Viva Energy completed its full acquisition of Liberty Convenience and opened 35 new OTR stores in 2025, expanding its retail footprint. The Group also upgraded its systems, implementing a new ERP platform to simplify operations and exit legacy Coles arrangements.
Operationally, the Geelong refinery benefited from the successful commissioning of the Ultra Low Sulphur Gasoline plant ahead of new regulatory requirements. During the year, the company refinanced its revolving credit facility, boosting liquidity.
What did Viva Energy Group management say?
CEO and Managing Director Scott Wyatt said:
I am pleased with the progress we have made on our strategic agenda and the results we delivered in the second half of the year of 2025. Earnings in this period were substantially up on both the first half and the same period last year. This reflected improved market conditions, the continued strength of our Commercial businesses, stronger refining margins in the 4QFY25, improved retail fuel margins, and a strengthening Convenience business as integration and consolidation progressed.

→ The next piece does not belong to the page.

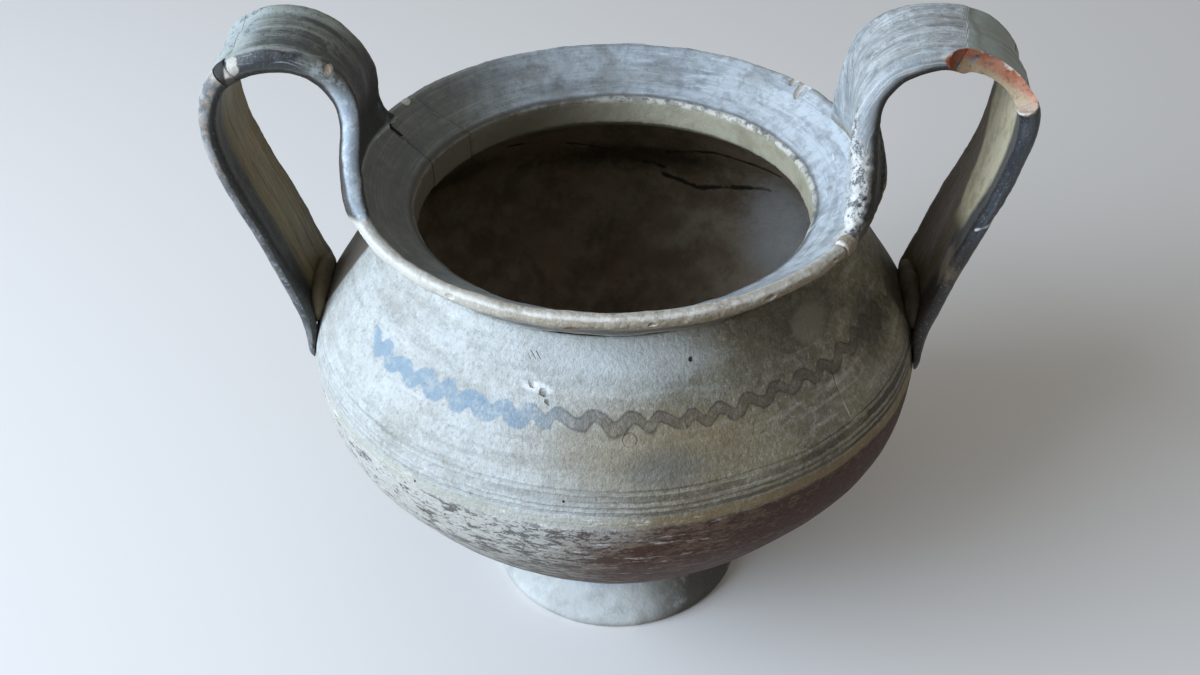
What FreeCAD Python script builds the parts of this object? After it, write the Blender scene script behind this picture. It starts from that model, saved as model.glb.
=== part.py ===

What's next for Viva Energy Group?
Looking ahead, Viva Energy plans to complete its retail integration in FY26, targeting 40–60 new OTR store openings and improved supply chain efficiencies by exiting Coles product arrangements. With minor refinery maintenance planned and a shift to a more stable operational phase, the company expects to reduce its net debt-to-EBITDA ratio towards 2x by the end of 2027.
Management is also optimistic about sales and earnings momentum in FY26, supported by ongoing investment in its convenience, commercial and refinery businesses, and further benefits from recent integration.
Viva Energy Group share price snapshot
Over the past 12 months, the Viva Energy shares have declined 28%, trailing the S&P/ASX 200 Index (ASX: XJO) which has risen 9% over the same period.